Gov. Doug Ducey issued an executive order today limiting dine-in restaurant capacity to 50 percent or less. And while he stopped short of mandating it, he urged Arizonans to stay home as much as possible to weather the recent alarming spike in COVID-19 diagnoses in our state.
“We’ve had a brutal June in Arizona,” Ducey said during an afternoon press conference, his first in 10 days. COVID-19 diagnoses have climbed 50 percent since June 21, rising to 112,671 as of today (July 9). A total of 2,038 Arizonans have died from the unpredictable virus infection, which affects different individuals in very different ways and can be transmitted by unknowing and unaffected carriers.
“We’re looking at a two- to four-week event,” Ducey said. “There is nothing you can do [during that time] that will help more than staying at home.”
When people must go out, he urged wearing masks. “If not for yourself, then for your neighbor, your grandparents and the [overwhelmed] nurses, doctors and healthcare workers,” he said.
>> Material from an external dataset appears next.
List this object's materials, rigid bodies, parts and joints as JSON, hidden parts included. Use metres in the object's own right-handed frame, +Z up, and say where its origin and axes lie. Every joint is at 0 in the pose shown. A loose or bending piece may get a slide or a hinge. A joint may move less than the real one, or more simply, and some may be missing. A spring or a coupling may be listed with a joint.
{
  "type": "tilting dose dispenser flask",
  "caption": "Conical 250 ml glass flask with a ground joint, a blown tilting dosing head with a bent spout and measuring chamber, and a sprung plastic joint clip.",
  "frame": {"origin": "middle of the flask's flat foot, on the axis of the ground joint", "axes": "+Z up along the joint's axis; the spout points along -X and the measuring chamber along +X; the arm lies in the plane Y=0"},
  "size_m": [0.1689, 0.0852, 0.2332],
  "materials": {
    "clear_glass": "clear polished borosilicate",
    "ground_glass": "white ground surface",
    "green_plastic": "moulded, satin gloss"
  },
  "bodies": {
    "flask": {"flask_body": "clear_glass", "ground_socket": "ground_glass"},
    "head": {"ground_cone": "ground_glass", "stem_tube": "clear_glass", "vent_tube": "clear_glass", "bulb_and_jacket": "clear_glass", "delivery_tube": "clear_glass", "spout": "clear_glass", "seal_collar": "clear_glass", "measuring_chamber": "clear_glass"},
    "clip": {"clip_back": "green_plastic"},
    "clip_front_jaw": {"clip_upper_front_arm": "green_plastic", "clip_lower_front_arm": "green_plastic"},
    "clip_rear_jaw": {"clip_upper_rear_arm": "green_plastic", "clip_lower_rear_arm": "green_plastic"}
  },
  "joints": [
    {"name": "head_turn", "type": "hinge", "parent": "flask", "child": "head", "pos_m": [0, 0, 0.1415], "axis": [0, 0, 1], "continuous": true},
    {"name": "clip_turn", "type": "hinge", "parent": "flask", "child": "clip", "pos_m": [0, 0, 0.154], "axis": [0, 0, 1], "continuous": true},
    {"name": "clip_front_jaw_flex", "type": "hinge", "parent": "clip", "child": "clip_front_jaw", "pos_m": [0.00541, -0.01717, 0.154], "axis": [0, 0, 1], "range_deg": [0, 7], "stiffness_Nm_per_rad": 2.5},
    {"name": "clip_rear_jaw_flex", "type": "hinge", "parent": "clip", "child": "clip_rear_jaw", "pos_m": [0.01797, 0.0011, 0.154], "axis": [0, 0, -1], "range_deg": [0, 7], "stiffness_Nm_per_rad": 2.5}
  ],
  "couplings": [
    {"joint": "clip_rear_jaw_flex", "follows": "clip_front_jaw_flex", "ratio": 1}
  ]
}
Ducey and Arizona Department of Health Services Director Dr. Cara Christ also announced expanded testing capacity that will launch this Saturday, when a free painless “spit test” for coronavirus infection will be offered at a West Valley drive-up testing site.
Find upcoming coronavirus test dates and locations here.
“Project Catapult” is projected to ramp up to a capacity of 60,000 daily tests by the end of August, Ducey said, also promising “quicker results” once tests are done.
“We’re going to be living with this virus for the foreseeable future,” he said. “We hope this is the worst of it but we don’t know. And flu season is on the way. If we stay home, and make safer decisions … we could be in a different position in two weeks.”